In June, Cyprus complained to the UN – which has zero interest in hearing it – that more Turkish funding for the occupied land showed Turkey’s “complete control” over the Turkish-Cypriots.

Anastasiades told state broadcaster CyBC that he would also include in the protest letter Turkey’s move to designate the Turkish-Cypriots’ unrecognized, main airport as a domestic flight route, effectively turning it into a Turkish one.

Many liberal Turkish Cypriots feared the financial deal and the airport designation were signals that Erdogan wants to eventually annex the breakaway state, the Associated Press said then.

Turkey can deploy any weapons it wants on Cyprus, including those acquired from the United States for decades – which is illegal under U.S. law – but doesn’t want Cyprus having the right to defend itself.

The embargo just drove Cyprus into the arms of Russia in the past and it took until now for the United States to realize that wasn’t such a good idea in the wake of Russia’s invasion of Ukraine, especially with Turkey buying Russian S-400 missile systems that undermine NATO and could be used against Greece and Cyprus in a conflict.

Erdogan, naturally, wasn’t happy because he wants defenseless foes, which is why he’s also insisting that Greece remove troops from Aegean islands, which would leave them open to invasion.

The EU has no military, NATO wouldn’t intervene even if Turkey invaded the rest of Cyprus, the United States plays both sides against the middle, and UN officials are only concerned about what today’s free lunch is.

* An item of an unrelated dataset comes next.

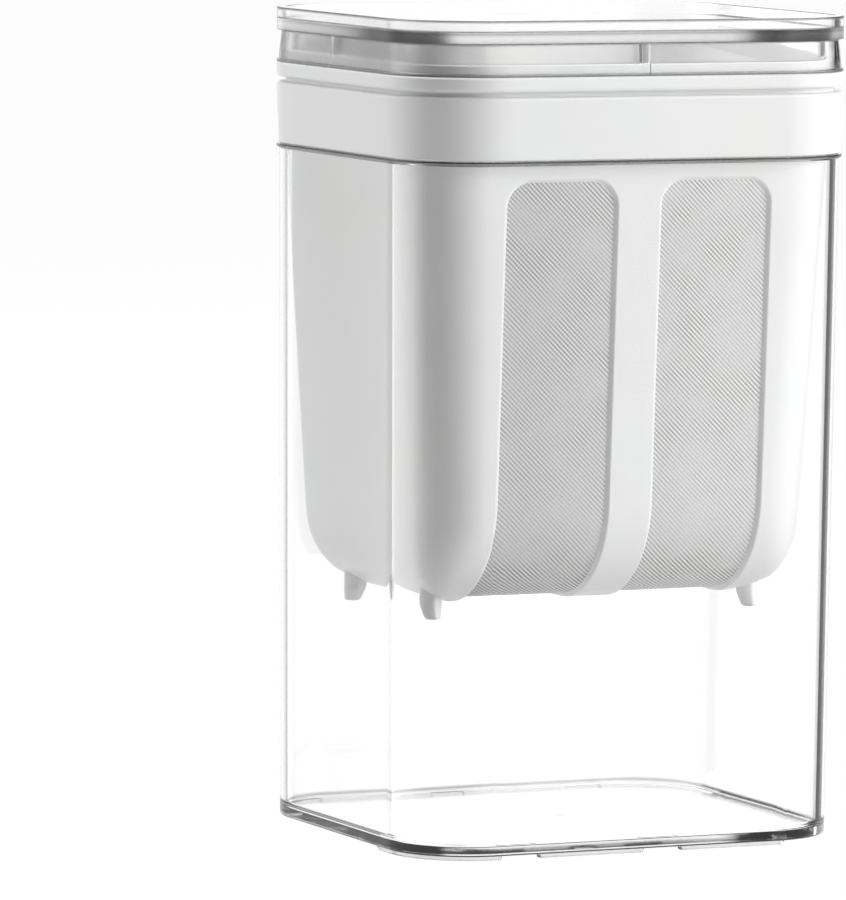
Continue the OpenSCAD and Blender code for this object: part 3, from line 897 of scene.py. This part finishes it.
def makeFloor():
    # pale paper: white with the object's shadow where it is seen, and a plain grey for the light
    # that it throws back
    h = studio["floorHalf"]
    mesh = bpy.data.meshes.new("studio_floor")
    mesh.from_pydata([(-h, -h, 0), (h, -h, 0), (h, h, 0), (-h, h, 0)], [], [(0, 1, 2, 3)])
    floor = bpy.data.objects.new("studio_floor", mesh)
    bpy.context.scene.collection.objects.link(floor)
    material, tree = newMaterial("pale_matte_paper")
    paper = addNode(tree, "BsdfDiffuse", {"Color": hexToLinear(studio["floorPaper"])})
    glow = addNode(tree, "Emission", {
        "Color": hexToLinear("#FFFFFF"), "Strength": studio["floorGlow"]})
    both = addNode(tree, "AddShader", {}, {0: paper.outputs[0], 1: glow.outputs[0]})
    plain = addNode(tree, "BsdfDiffuse", {"Color": hexToLinear(studio["floorBounce"])})
    mix = addNode(tree, "MixShader", {}, {
        "Fac": seenRays(tree), 1: plain.outputs[0], 2: both.outputs[0]})
    addNode(tree, "OutputMaterial", {}, {"Surface": mix.outputs[0]})
    mesh.materials.append(material)
    floor.visible_transmission = False


def makeWorld():
    # a tent whose brightness goes by a direction's angle round Z: bright and dim sides with one
    # dark card for reflections, plain white for what is seen straight through the clear plastic,
    # and for soft light a dim wall under a brighter ceiling
    s = studio
    world = bpy.data.worlds.new("studio_light")
    bpy.context.scene.world = world
    world.use_nodes = True
    tree = world.node_tree
    tree.nodes.clear()
    place = addNode(tree, "TexCoord")
    parts = addNode(tree, "SeparateXYZ", {}, {0: place.outputs["Generated"]})
    angle = addNode(tree, "Math", {"operation": "ARCTAN2"},
                    {0: parts.outputs["X"], 1: parts.outputs["Y"]})
    middle = math.radians((s["flagFrom"] + s["flagTo"]) / 2)
    away = addNode(tree, "Math", {"operation": "SUBTRACT", 1: middle}, {0: angle.outputs[0]})
    away = addNode(tree, "Math", {"operation": "ABSOLUTE"}, {0: away.outputs[0]})
    half = math.radians((s["flagTo"] - s["flagFrom"]) / 2)
    flag = addNode(tree, "MapRange", {
        "interpolation_type": "SMOOTHSTEP", "From Min": half,
        "From Max": half + math.radians(s["flagSoft"]), "To Min": s["flagLevel"]},
        {"Value": away.outputs[0]})
    turned = addNode(tree, "MapRange", {"From Min": -math.pi, "From Max": math.pi},
                     {"Value": angle.outputs[0]})
    ramp = addNode(tree, "ValToRGB", {}, {"Fac": turned.outputs["Result"]})
    stops = ramp.color_ramp.elements
    for i, (degrees, level) in enumerate(s["mirrored"]):
        share = degrees / 360 + 0.5
        stop = stops[i] if i < 2 else stops.new(share)
        stop.position, stop.color = share, (level / s["brightest"],) * 3 + (1,)
    tent = addNode(tree, "Math", {"operation": "MULTIPLY", 1: s["brightest"]},
                   {0: ramp.outputs["Color"]})
    mirrored = addNode(tree, "Math", {"operation": "MULTIPLY"},
                       {0: tent.outputs[0], 1: flag.outputs["Result"]})
    wall = addNode(tree, "Math", {"operation": "MULTIPLY", 1: s["wallFill"]},
                   {0: mirrored.outputs[0]})
    sky = addNode(tree, "MapRange", {
        "From Min": s["skyFrom"], "From Max": s["skyTo"], "To Max": s["skyFill"]},
        {"Value": parts.outputs["Z"], "To Min": wall.outputs[0]})
    path = addNode(tree, "LightPath")
    level = addNode(tree, "Mix", {"data_type": "FLOAT"}, {
        0: path.outputs["Is Glossy Ray"], 2: sky.outputs["Result"], 3: mirrored.outputs[0]})
    # what is seen straight through the plastic has not been turned back inside it
    unturned = addNode(tree, "Math", {"operation": "LESS_THAN", 1: 0.5},
                       {0: path.outputs["Glossy Depth"]})
    direct = addNode(tree, "Math", {"operation": "MULTIPLY"},
                     {0: path.outputs["Is Transmission Ray"], 1: unturned.outputs[0]})
    level = addNode(tree, "Mix", {"data_type": "FLOAT", 3: s["seenThrough"]},
                    {0: direct.outputs[0], 2: level.outputs[0]})
    level = addNode(tree, "Mix", {"data_type": "FLOAT", 3: 1.0},
                    {0: path.outputs["Is Camera Ray"], 2: level.outputs[0]})
    back = addNode(tree, "Background", {"Color": hexToLinear("#FFFFFF")},
                   {"Strength": level.outputs[0]})
    addNode(tree, "OutputWorld", {}, {"Surface": back.outputs[0]})


# each lamp's place, aim and size in metres, and its power in watts
softboxes = {
    "right_softbox": ((1.1, -1.12, 0.6), (0, 0, 0.1), (0.9, 1.2), 22.8),
    "left_softbox": ((-1.12, 0.95, 0.5), (0, 0, 0.1), (0.8, 1.1), 12.0),
    "top_softbox": ((0.05, 0.15, 1.2), (0, 0, 0.15), (0.8, 0.8), 8.0),
    "back_softbox": ((0.5, 1.2, 1.3), (0, 0, 0.1), (0.8, 0.8), 5.0),
}


def addLamp(name, place, aim, size, power):
    # a soft rectangle of light that turns its face to the aim and isn't seen itself
    data = bpy.data.lights.new(name, "AREA")
    data.shape, data.size, data.size_y, data.energy = "RECTANGLE", size[0], size[1], power
    lamp = bpy.data.objects.new(name, data)
    lamp.location = place
    lamp.rotation_mode = "QUATERNION"
    lamp.rotation_quaternion = (Vector(aim) - Vector(place)).to_track_quat("-Z", "Y")
    lamp.visible_glossy = False
    lamp.visible_transmission = False
    bpy.context.scene.collection.objects.link(lamp)


makeFloor()
makeWorld()
for name, settings in softboxes.items():
    addLamp(name, *settings)

# the camera's place in metres, and the directions of its right side and its back
camera = {
    "place": (-0.88072, -1.85037, 0.28569),
    "right": (0.9099, -0.4147, 0.0092),
    "back": (-0.4137, -0.9056, 0.0937),
    "lens": 335.32, "sensor": 36.0,  # mm
    "farthest": 100.0,
}


def makeCamera():
    # its up is back x right, once right is made square to back
    data = bpy.data.cameras.new("front_left")
    data.lens, data.sensor_width = camera["lens"], camera["sensor"]
    data.clip_end = camera["farthest"]
    eye = bpy.data.objects.new("front_left", data)
    back = Vector(camera["back"]).normalized()
    right = Vector(camera["right"])
    right = (right - back * right.dot(back)).normalized()
    turn = Matrix((right, back.cross(right), back)).transposed()
    eye.matrix_world = Matrix.Translation(camera["place"]) @ turn.to_4x4()
    bpy.context.scene.collection.objects.link(eye)
    bpy.context.scene.camera = eye


makeCamera()
scene = bpy.context.scene
scene.view_settings.view_transform = "Standard"
scene.cycles.max_bounces = studio["bounces"]
scene.cycles.transmission_bounces = studio["bounces"]
scene.cycles.transparent_max_bounces = studio["bounces"]
print("studio made")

Politics abhors a vacuum, and Erdogan, smelling weakness and anticipating the departure of Anastasiades in February 2023, with a field of candidates so anonymous their mothers wouldn’t know them, could make the occupied side of Cyprus part of Turkey.

Could it happen? What would the international community’s response be?

“Turkey is still bluffing and tries to exercise psychological pressure on Greece, hoping that Athens will bend and then Ankara will extract concessions. That is for the short term,” Ioannis Michaletos, an associate of the Institute for Defense & Security Analysis in Athens told The National Herald.

He is an expert in the field and knows Erdogan’s volatility – though he has a caveat. “For the long term there is a danger that Erdogan will try to get Athens off guard once the opportunity arises, such as a wider global destabilization in which Turkey would assume that nobody would care for the fate of Greece.”

That’s because Greece – with Turkey and the United Kingdom, the island’s former Colonial ruler – is a guarantor of security on the island and, while having no choice but to defend Cyprus in case of a further invasion, would be in a quandary over annexation.

Erdogan’s showing signs of getting bolder and tougher on Cyprus, as he did with Greece, threatening that his forces would “suddenly come one night,” the preferred time of day for rodentia.

In response to the lifting of the arms embargo he said military reinforcements would be sent to the occupied territory, essentially daring a comeback and chuckling loudly when there was none.

Speaking to broadcaster CNN Turk in an interview, Erdogan said the lifting of the restrictions was “inexplicable in terms of content and timing,” adding to his fury against Greece as well, and it should have set off alarm bells on sleepy Cyprus too.

“Will we stand by? We cannot,” he said, adding that Turkey already has 40,000 troops on the island and will reinforce them with land, naval and aerial weapons, ammunition, and vehicles.

“Everyone must know that this last step will not go unresponded, and that every precaution will be taken for the security of the Turkish-Cypriots,” he said. Annexation is a much bigger step though, but he could come suddenly one day and do it.